Mint Minus Minus and maybe a bit better is about as quiet as any vintage pressing will play, and since only the right vintage pressings have any hope of sounding good on this album, that will most often be the playing condition of the copies we sell. (The copies that are even a bit noisier get listed on the site are seriously reduced prices or traded back in to the local record stores we shop at.)
Those of you looking for quiet vinyl will have to settle for the sound of other pressings and Heavy Vinyl reissues, purchased elsewhere of course as we have no interest in selling records that don't have the vintage analog magic of these wonderful recordings.

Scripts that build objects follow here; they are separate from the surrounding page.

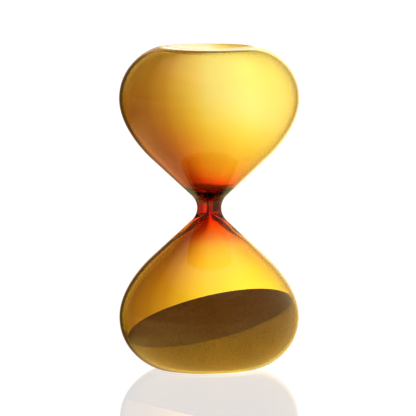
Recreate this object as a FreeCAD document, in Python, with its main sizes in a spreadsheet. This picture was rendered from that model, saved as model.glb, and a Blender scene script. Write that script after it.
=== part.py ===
import FreeCAD, Part
import math
import os
import Sketcher
from FreeCAD import Placement, Rotation, Vector

# A frameless hourglass: two blown glass bulbs welded to a thick waist, a shallow
# dished disc welded into the mouth of each bulb, and a bed of loose sand below.
#
# Frame: millimetres, +Z up, origin at the centre of the foot ring, on the ground.
# Every glass piece is drawn in a frame of its own, with its zero at the middle of
# the waist and its Z axis towards the end that the piece closes. The pieces of the
# lower half are the same drawings, turned over about the X axis.

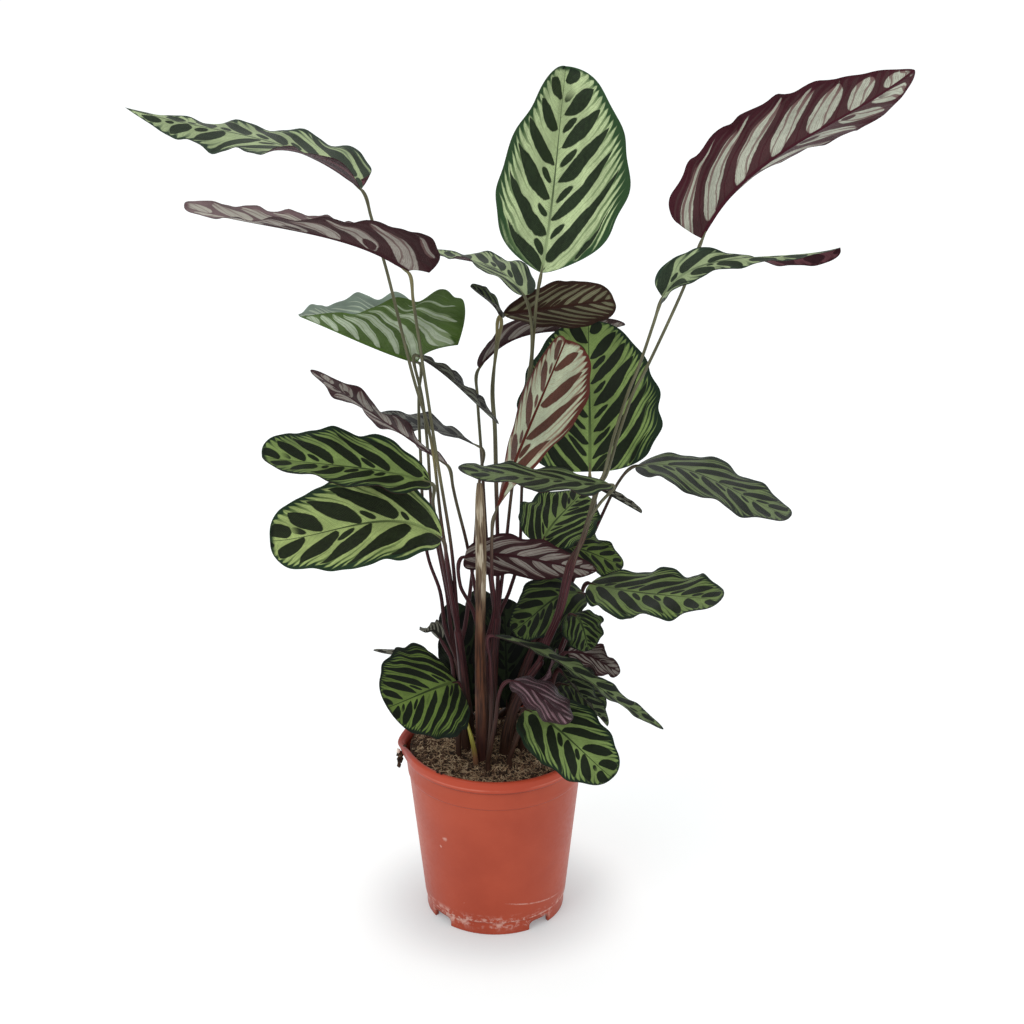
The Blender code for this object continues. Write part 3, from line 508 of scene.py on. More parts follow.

If you want to make the trade-off between bad sound and quiet surfaces with whatever Heavy Vinyl pressing might be available, well, that's certainly your prerogative, but we can't imagine losing what's good about this music -- the size, the energy, the presence, the clarity, the weight -- just to hear it with less background noise.
- Jingle Bell Rock
- Winter Wonderland
- Jolly Old St. Nicholas
- White Christmas
- Blue Christmas
- Jingle Bells
- Silver Bells
- Little Drummer Boy
- The Coventry Carol
- God Rest Ye Merry, Gentlemen
- The First Noel
- Hark! The Herald Angels Sing
- O Come, All Ye Faithful
- Deck The Halls
- Silent Night
AMG 4 1/2 Star Review
One of the most underrated holiday platters of all-time, Christmas with Chet Atkins shows the father of country-rock guitar performing 16 holiday standards in his own incomparable style. Although the uptempo stuff such as "Jingle Bell Rock" and "Winter Wonderland" are excellent readings, it's in the slower-paced selections that Atkins really shines.
His version of "Silver Bells" is, quite simply, one of the best versions of the standard ever, and possibly one of Atkins' most arresting performances of all-time. Also excellent is the medley of "The Coventry Carol" and "God Rest Ye Merry Gentleman." Overall, criminally underrated, this disc should be rated up there with such fodder as Charlie Brown Christmas. Gorgeous.